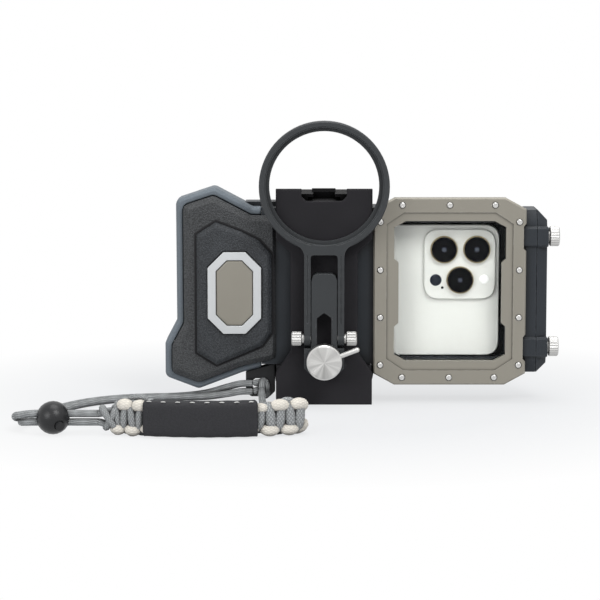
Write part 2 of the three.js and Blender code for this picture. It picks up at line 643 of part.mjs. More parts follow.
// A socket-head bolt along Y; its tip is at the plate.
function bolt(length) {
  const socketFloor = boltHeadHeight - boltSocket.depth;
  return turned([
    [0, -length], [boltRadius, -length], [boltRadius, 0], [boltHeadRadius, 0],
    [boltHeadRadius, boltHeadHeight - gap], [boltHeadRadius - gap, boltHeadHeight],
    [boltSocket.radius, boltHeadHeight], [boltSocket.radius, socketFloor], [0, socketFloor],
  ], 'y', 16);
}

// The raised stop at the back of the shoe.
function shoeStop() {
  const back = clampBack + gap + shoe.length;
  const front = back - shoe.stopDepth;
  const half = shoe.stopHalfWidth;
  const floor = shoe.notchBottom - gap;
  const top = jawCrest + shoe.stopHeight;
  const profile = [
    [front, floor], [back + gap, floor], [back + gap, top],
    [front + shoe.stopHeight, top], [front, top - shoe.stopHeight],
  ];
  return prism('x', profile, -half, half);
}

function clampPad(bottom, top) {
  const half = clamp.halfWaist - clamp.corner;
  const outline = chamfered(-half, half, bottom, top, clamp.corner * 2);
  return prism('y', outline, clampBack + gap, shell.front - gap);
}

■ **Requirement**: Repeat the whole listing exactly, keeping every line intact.

■ **Written answer**:
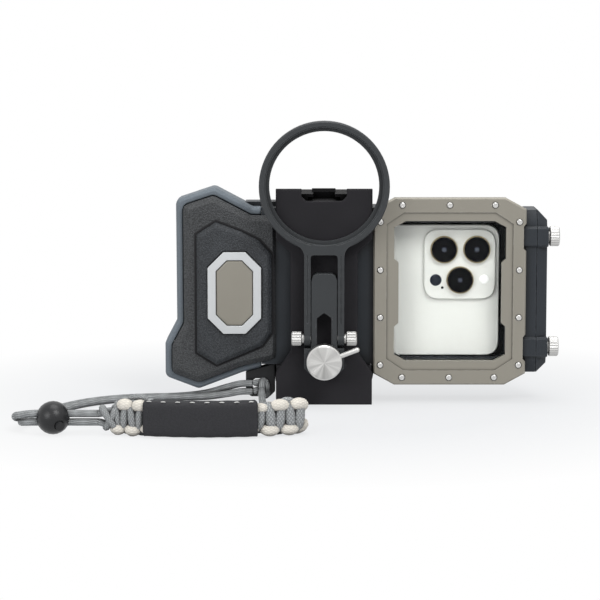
Write part 2 of the three.js and Blender code for this picture. It picks up at line 643 of part.mjs. More parts follow.
// A socket-head bolt along Y; its tip is at the plate.
function bolt(length) {
  const socketFloor = boltHeadHeight - boltSocket.depth;
  return turned([
    [0, -length], [boltRadius, -length], [boltRadius, 0], [boltHeadRadius, 0],
    [boltHeadRadius, boltHeadHeight - gap], [boltHeadRadius - gap, boltHeadHeight],
    [boltSocket.radius, boltHeadHeight], [boltSocket.radius, socketFloor], [0, socketFloor],
  ], 'y', 16);
}

// The raised stop at the back of the shoe.
function shoeStop() {
  const back = clampBack + gap + shoe.length;
  const front = back - shoe.stopDepth;
  const half = shoe.stopHalfWidth;
  const floor = shoe.notchBottom - gap;
  const top = jawCrest + shoe.stopHeight;
  const profile = [
    [front, floor], [back + gap, floor], [back + gap, top],
    [front + shoe.stopHeight, top], [front, top - shoe.stopHeight],
  ];
  return prism('x', profile, -half, half);
}

function clampPad(bottom, top) {
  const half = clamp.halfWaist - clamp.corner;
  const outline = chamfered(-half, half, bottom, top, clamp.corner * 2);
  return prism('y', outline, clampBack + gap, shell.front - gap);
}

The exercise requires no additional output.